## EXERCISE DETAILS:
Quote exactly the lines spanning from the top of the data below to the line that contains "of one tuft.", including both.

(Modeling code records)
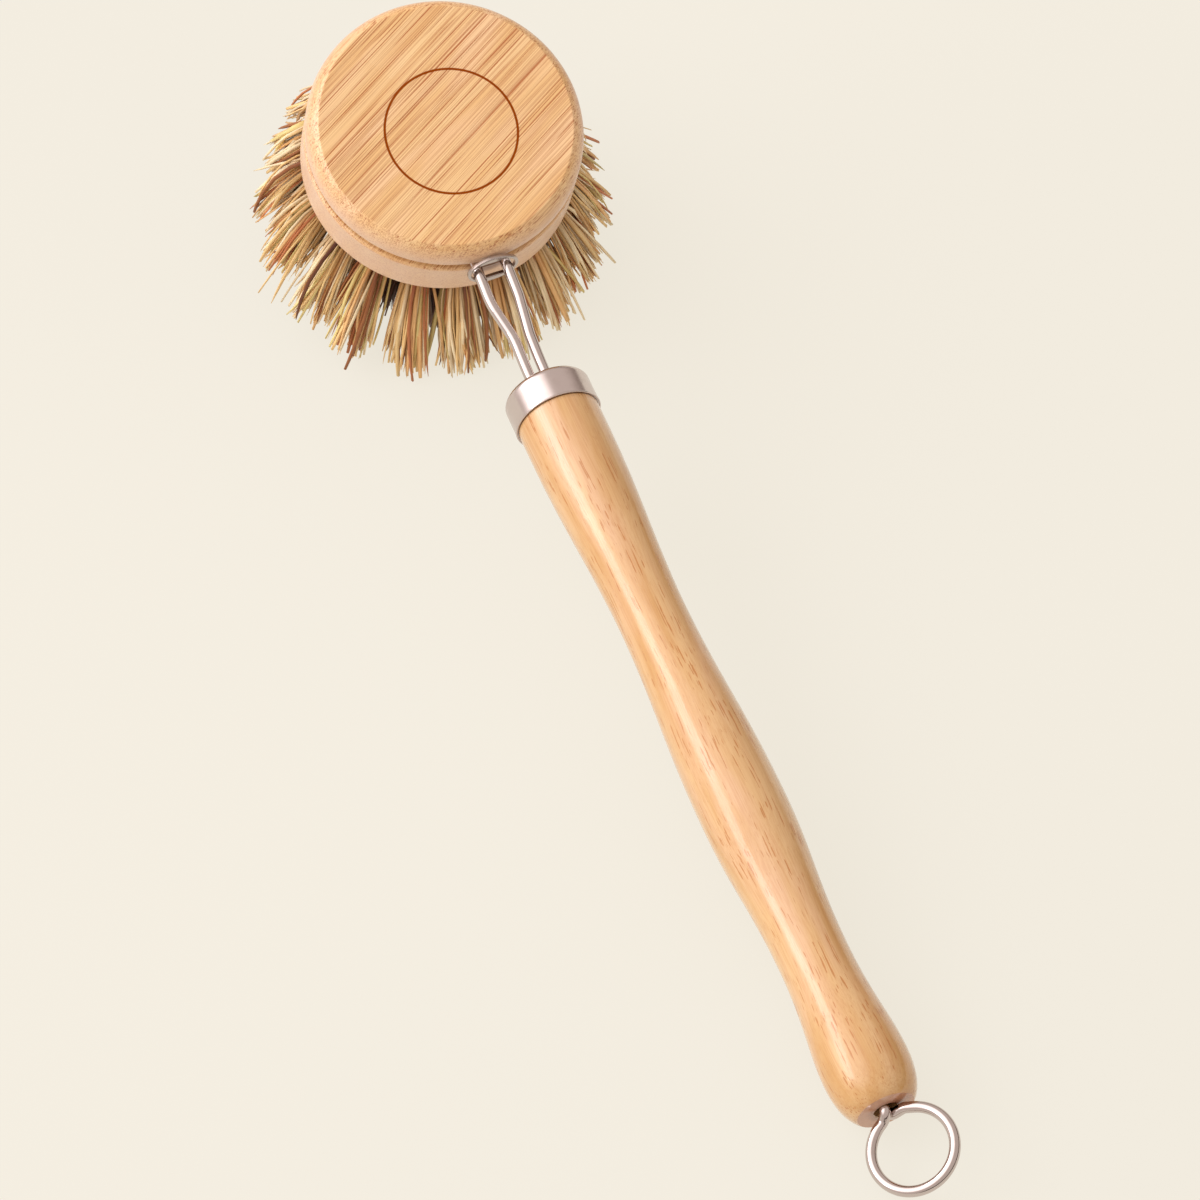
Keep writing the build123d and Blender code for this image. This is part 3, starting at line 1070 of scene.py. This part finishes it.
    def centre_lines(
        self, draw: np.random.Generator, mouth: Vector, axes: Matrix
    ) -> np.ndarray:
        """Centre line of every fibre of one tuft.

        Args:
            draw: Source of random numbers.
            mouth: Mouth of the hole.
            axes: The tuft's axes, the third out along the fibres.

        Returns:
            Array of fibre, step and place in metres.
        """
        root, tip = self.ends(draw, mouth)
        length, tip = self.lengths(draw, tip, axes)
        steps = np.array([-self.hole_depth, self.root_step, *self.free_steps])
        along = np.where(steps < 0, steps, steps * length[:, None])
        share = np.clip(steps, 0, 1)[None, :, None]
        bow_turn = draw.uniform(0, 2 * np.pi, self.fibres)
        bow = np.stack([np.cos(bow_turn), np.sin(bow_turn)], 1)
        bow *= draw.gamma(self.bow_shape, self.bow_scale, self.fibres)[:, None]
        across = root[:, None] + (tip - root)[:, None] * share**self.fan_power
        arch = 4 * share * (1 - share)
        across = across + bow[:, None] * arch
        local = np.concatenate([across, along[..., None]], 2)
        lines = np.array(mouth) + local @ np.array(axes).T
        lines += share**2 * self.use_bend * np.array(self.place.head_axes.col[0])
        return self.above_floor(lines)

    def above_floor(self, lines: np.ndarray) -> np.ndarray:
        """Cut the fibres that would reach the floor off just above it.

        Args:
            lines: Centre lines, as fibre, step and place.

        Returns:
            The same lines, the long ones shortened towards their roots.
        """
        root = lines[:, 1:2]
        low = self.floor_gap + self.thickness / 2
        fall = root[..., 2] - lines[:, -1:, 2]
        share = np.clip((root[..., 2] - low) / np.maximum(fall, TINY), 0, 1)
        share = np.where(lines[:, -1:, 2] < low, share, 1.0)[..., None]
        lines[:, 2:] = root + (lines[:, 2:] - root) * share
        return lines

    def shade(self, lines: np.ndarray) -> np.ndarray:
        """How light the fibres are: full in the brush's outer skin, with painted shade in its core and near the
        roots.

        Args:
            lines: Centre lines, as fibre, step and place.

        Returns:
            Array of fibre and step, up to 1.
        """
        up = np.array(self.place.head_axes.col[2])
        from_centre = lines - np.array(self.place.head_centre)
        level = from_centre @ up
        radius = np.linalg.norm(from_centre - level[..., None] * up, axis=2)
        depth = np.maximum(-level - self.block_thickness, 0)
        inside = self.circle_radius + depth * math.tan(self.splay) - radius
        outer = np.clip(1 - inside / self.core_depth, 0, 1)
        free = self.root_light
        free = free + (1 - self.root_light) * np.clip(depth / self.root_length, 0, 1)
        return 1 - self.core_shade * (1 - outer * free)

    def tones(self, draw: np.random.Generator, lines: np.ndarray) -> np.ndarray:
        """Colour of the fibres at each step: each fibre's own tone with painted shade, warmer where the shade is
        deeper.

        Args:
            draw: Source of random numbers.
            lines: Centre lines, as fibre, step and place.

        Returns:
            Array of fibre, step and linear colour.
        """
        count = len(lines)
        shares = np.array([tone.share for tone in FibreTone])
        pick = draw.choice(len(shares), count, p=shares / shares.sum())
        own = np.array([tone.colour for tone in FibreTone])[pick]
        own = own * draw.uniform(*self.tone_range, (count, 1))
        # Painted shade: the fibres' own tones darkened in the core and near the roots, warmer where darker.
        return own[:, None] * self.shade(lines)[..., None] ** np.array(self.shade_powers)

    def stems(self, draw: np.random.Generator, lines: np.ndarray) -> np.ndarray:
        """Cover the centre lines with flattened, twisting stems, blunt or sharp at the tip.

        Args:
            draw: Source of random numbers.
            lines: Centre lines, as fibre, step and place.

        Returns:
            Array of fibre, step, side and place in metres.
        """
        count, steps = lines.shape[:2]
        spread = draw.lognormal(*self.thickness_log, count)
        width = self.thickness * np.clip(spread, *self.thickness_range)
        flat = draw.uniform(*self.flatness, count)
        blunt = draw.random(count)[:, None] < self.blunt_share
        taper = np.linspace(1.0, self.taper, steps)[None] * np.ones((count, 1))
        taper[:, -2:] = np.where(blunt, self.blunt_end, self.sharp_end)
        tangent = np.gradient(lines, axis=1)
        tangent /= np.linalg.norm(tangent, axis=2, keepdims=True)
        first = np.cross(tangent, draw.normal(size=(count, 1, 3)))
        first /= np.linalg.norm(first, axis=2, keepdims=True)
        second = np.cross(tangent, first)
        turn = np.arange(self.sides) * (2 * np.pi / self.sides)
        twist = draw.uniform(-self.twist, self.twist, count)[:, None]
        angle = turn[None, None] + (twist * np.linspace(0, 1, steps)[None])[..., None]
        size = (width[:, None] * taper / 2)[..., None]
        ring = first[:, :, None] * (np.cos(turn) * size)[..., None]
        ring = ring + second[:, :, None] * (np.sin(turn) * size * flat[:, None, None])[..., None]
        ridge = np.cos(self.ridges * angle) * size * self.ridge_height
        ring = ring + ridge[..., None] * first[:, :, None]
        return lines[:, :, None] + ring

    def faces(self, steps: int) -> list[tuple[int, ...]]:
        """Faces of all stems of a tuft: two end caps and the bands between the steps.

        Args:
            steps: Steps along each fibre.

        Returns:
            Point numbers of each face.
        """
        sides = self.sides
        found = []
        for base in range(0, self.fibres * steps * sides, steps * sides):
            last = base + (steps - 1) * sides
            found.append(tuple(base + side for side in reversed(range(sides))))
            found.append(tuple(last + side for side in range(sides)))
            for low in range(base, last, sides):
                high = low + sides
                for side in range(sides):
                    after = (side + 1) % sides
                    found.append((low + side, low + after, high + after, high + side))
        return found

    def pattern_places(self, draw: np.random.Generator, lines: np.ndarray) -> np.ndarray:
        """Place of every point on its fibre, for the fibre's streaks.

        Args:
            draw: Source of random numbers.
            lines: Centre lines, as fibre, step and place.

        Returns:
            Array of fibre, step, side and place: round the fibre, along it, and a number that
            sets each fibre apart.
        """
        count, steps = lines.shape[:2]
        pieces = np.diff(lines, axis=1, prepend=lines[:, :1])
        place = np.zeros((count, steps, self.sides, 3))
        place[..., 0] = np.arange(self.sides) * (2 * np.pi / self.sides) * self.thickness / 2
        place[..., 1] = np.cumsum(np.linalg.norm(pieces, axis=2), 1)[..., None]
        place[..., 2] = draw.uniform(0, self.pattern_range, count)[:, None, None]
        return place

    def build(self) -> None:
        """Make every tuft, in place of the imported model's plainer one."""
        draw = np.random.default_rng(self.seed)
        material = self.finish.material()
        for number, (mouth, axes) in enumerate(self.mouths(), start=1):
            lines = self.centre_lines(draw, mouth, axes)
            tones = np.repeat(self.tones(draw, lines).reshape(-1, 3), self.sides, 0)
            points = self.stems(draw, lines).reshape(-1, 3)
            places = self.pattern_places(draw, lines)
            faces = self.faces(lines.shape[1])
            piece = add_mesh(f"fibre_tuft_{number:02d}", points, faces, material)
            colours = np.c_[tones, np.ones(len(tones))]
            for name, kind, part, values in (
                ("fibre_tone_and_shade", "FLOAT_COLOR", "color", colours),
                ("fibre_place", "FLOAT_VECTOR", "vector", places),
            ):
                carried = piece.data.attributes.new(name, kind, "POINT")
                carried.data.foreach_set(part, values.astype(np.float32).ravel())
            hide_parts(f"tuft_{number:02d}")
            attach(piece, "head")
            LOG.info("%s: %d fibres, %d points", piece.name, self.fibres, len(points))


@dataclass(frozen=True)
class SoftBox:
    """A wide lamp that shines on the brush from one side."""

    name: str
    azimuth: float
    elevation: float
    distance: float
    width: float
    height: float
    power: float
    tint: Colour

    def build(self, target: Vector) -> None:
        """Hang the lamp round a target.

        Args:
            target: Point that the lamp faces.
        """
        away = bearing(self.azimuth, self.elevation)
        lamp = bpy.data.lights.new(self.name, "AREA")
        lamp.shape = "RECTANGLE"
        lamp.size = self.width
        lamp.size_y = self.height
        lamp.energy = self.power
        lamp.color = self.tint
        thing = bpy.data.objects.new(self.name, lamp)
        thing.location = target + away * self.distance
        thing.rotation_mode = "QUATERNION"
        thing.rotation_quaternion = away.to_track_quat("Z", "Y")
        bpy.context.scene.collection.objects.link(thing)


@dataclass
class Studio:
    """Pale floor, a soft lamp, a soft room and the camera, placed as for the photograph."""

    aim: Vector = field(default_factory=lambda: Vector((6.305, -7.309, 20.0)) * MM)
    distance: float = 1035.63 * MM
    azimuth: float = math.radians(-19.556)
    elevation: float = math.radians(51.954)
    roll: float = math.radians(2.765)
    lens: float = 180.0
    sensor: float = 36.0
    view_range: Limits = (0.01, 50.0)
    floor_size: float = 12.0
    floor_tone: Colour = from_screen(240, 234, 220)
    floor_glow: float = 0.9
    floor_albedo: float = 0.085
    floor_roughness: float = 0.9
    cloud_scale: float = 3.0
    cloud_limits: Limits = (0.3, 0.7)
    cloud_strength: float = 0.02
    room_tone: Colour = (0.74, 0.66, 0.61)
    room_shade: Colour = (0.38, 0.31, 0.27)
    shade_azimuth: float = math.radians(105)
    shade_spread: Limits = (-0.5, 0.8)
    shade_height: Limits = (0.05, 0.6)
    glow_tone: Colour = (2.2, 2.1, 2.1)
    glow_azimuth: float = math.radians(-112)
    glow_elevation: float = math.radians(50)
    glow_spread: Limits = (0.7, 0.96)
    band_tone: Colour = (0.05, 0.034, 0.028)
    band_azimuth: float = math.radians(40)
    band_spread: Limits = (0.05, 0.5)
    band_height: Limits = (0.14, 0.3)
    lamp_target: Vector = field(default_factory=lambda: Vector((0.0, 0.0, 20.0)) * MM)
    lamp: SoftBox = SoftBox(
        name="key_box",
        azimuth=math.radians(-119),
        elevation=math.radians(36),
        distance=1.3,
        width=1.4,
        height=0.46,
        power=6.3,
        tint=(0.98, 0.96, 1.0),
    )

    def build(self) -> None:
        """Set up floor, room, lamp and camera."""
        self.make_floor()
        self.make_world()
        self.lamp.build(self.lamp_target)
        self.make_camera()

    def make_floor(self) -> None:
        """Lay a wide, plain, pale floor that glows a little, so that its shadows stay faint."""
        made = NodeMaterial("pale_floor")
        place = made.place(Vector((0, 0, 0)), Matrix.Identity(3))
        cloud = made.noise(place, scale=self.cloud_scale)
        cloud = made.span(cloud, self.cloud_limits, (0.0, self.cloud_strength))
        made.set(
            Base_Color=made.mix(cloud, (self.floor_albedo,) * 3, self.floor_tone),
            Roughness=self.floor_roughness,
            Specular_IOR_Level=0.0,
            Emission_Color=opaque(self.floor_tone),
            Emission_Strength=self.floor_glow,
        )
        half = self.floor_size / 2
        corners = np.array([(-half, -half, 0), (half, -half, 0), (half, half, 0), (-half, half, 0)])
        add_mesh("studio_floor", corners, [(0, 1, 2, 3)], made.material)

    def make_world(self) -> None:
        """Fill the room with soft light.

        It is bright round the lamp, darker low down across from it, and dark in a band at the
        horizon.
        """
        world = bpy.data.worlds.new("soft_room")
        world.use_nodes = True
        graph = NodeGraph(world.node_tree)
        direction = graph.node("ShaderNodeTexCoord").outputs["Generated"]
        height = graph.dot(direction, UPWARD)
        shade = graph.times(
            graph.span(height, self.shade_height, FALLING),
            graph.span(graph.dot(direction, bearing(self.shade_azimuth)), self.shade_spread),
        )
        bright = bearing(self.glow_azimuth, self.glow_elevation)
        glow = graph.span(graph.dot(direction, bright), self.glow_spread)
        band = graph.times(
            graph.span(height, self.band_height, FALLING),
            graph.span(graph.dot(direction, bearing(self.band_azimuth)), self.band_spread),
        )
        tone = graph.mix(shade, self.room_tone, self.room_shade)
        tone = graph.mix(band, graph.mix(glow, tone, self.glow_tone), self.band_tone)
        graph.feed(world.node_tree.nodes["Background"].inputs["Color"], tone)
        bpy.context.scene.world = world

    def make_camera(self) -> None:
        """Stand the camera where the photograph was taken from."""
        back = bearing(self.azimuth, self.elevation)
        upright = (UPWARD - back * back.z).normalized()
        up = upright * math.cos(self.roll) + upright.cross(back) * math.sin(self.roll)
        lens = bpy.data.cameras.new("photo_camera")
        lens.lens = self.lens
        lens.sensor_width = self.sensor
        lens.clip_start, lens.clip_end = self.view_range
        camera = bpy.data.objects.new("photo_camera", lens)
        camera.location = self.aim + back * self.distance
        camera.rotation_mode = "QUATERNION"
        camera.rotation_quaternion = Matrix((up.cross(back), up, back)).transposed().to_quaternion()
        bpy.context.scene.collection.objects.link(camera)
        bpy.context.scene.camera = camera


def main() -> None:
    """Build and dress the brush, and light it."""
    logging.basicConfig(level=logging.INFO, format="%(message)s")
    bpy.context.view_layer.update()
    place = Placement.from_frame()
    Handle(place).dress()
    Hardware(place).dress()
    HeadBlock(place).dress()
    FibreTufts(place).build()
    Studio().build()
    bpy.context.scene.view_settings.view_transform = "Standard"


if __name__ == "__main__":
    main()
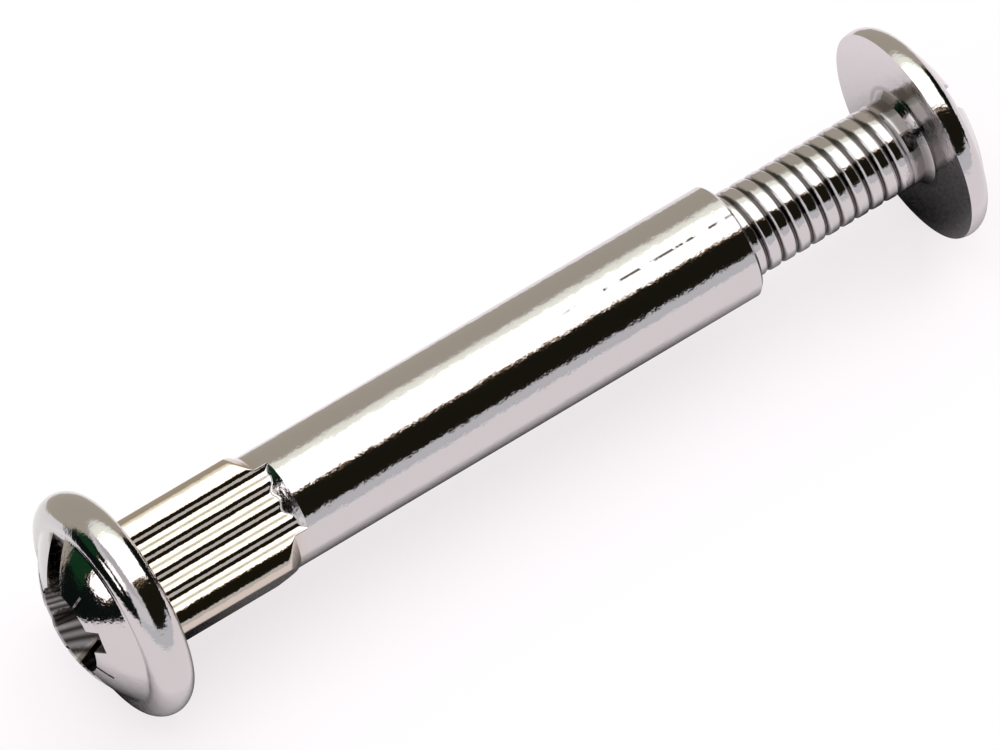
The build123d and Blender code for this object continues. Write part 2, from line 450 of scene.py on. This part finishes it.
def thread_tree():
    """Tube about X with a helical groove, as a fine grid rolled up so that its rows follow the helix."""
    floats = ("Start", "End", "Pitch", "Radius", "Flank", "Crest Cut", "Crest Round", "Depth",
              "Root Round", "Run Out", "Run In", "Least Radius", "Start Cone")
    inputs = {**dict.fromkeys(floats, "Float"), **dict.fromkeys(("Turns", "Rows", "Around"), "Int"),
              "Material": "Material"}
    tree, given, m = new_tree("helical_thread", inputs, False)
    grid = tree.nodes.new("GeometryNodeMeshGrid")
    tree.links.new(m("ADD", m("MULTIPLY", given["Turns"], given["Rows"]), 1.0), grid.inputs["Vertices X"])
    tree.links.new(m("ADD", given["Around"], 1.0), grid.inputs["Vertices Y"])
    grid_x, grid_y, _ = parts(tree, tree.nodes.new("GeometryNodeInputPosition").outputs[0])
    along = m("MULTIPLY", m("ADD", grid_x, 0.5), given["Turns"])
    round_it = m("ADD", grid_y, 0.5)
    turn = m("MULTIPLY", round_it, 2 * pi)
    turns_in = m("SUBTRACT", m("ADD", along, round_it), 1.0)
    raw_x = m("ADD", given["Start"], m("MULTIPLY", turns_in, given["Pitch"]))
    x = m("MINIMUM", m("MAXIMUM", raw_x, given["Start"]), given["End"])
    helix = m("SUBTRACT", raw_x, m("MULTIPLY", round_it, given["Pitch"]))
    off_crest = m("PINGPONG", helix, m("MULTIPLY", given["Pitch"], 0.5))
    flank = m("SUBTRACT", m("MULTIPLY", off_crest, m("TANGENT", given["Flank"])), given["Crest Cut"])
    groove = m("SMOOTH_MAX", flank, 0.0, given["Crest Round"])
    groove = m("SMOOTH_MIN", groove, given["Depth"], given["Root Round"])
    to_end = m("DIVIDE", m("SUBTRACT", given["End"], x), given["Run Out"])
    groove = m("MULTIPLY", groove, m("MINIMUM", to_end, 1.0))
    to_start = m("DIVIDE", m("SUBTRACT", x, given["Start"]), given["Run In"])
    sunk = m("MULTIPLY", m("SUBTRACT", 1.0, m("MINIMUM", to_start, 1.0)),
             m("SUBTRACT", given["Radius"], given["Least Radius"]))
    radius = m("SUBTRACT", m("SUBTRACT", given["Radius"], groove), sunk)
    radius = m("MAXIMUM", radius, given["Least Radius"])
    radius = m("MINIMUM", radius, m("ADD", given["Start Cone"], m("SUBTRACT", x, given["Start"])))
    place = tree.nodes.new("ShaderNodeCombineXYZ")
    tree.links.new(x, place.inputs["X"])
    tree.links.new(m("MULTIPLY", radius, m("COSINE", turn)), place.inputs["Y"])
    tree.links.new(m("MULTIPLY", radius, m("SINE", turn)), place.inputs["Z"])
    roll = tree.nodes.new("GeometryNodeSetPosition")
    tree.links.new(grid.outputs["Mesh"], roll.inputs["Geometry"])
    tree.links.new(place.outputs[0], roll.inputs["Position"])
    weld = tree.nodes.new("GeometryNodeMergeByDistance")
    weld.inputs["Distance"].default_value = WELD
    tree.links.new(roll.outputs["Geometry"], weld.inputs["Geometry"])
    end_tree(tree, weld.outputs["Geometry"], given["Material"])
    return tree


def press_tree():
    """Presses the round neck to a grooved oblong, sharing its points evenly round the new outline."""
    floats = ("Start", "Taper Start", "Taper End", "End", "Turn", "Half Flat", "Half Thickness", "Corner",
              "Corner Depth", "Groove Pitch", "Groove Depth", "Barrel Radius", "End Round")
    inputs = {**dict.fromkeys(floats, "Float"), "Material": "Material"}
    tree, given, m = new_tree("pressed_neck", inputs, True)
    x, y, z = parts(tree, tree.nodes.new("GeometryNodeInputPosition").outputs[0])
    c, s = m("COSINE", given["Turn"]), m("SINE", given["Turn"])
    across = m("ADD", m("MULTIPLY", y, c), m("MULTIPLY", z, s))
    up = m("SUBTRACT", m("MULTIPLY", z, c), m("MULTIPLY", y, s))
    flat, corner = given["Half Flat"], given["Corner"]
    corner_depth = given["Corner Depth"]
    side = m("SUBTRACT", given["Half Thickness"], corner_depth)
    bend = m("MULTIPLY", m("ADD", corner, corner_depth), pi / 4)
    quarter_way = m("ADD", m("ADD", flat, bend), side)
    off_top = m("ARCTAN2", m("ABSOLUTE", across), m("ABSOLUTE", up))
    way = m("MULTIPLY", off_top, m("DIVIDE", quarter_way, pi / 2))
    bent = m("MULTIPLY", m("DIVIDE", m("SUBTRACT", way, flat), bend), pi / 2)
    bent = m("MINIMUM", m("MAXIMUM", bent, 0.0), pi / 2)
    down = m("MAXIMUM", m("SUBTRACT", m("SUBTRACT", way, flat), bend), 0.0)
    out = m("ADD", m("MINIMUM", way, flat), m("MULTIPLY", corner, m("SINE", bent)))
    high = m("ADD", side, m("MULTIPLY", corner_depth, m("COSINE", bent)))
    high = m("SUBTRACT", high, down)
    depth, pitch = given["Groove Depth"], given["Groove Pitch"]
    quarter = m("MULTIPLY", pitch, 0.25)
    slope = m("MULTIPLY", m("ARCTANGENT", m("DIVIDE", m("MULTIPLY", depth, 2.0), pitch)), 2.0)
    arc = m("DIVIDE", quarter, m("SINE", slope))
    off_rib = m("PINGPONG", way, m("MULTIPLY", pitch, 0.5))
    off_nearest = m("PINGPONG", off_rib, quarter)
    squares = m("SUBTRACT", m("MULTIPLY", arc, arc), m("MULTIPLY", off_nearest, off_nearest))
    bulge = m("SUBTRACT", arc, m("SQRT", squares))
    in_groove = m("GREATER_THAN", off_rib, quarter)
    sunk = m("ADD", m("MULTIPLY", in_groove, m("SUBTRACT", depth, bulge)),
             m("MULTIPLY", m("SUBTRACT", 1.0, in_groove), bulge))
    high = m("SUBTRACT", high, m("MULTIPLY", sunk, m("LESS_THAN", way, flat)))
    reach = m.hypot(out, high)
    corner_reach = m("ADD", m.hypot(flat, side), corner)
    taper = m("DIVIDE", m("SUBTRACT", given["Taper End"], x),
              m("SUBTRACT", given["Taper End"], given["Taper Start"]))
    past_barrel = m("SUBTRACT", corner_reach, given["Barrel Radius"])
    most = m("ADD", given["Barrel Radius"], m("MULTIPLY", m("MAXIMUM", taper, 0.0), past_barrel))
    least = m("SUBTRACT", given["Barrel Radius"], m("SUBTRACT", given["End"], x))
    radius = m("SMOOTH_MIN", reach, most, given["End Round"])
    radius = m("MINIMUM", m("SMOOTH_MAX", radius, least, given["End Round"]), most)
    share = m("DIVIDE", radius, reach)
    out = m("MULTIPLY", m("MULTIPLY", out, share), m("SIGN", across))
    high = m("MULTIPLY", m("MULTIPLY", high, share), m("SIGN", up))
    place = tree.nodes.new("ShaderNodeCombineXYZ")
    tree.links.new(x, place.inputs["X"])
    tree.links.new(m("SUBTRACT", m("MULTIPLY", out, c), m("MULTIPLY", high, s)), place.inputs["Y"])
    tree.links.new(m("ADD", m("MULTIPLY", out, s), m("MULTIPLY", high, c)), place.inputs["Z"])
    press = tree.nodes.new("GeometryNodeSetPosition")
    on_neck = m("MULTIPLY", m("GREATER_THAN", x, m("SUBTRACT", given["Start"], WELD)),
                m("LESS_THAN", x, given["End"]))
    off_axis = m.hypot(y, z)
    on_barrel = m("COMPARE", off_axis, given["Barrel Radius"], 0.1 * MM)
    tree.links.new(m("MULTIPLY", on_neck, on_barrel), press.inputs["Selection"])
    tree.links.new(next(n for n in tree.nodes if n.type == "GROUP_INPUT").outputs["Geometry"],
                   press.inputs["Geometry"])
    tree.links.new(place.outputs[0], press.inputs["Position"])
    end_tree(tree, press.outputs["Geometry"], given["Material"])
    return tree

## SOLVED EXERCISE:
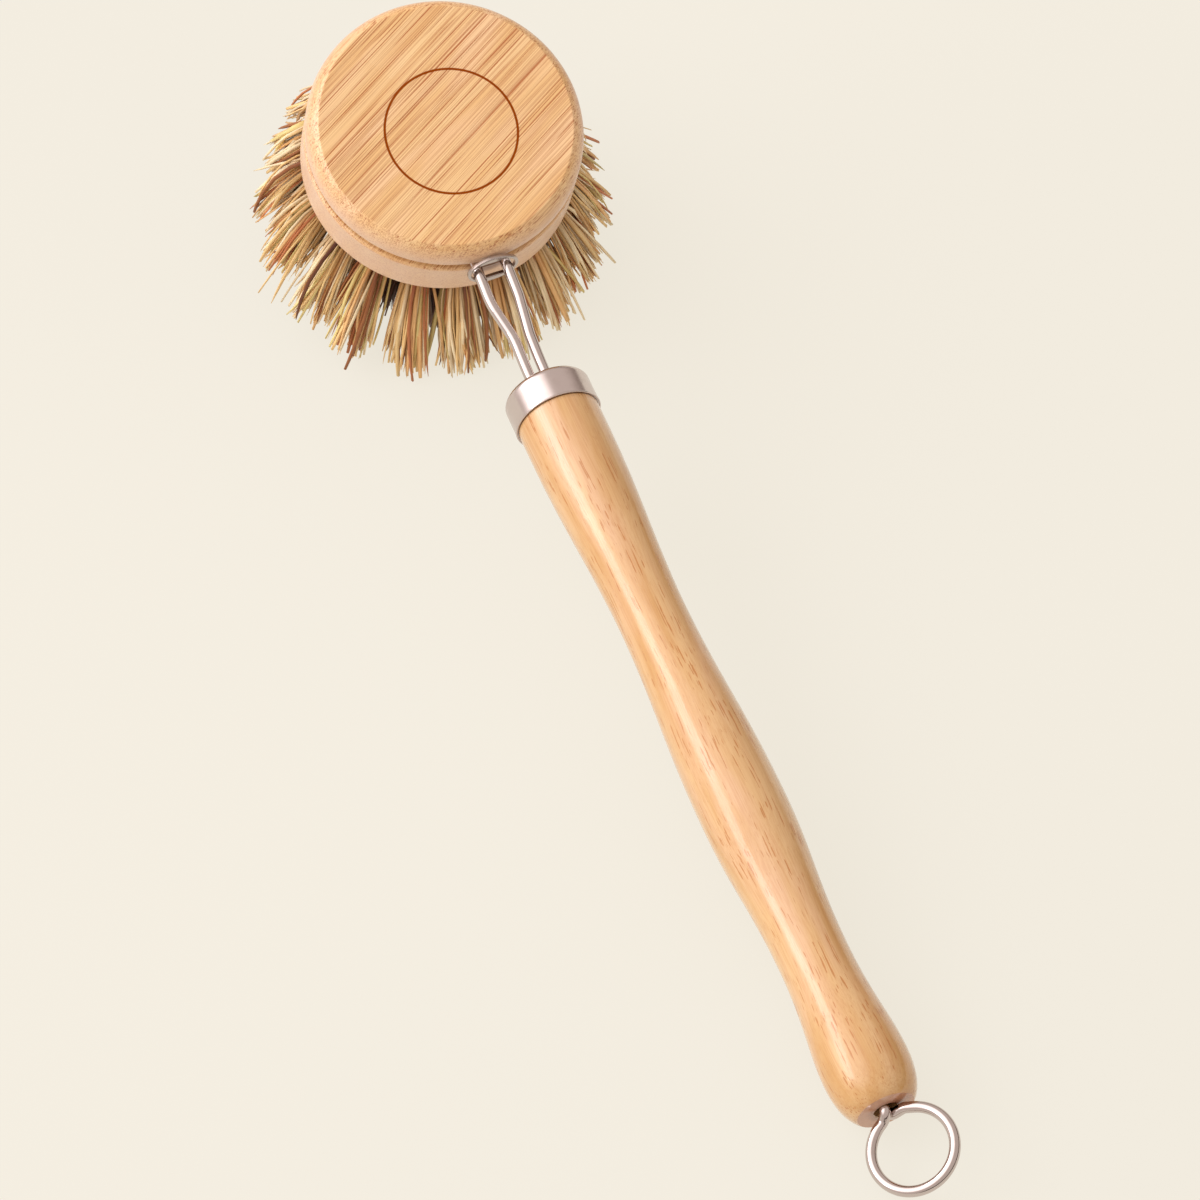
Keep writing the build123d and Blender code for this image. This is part 3, starting at line 1070 of scene.py. This part finishes it.
    def centre_lines(
        self, draw: np.random.Generator, mouth: Vector, axes: Matrix
    ) -> np.ndarray:
        """Centre line of every fibre of one tuft.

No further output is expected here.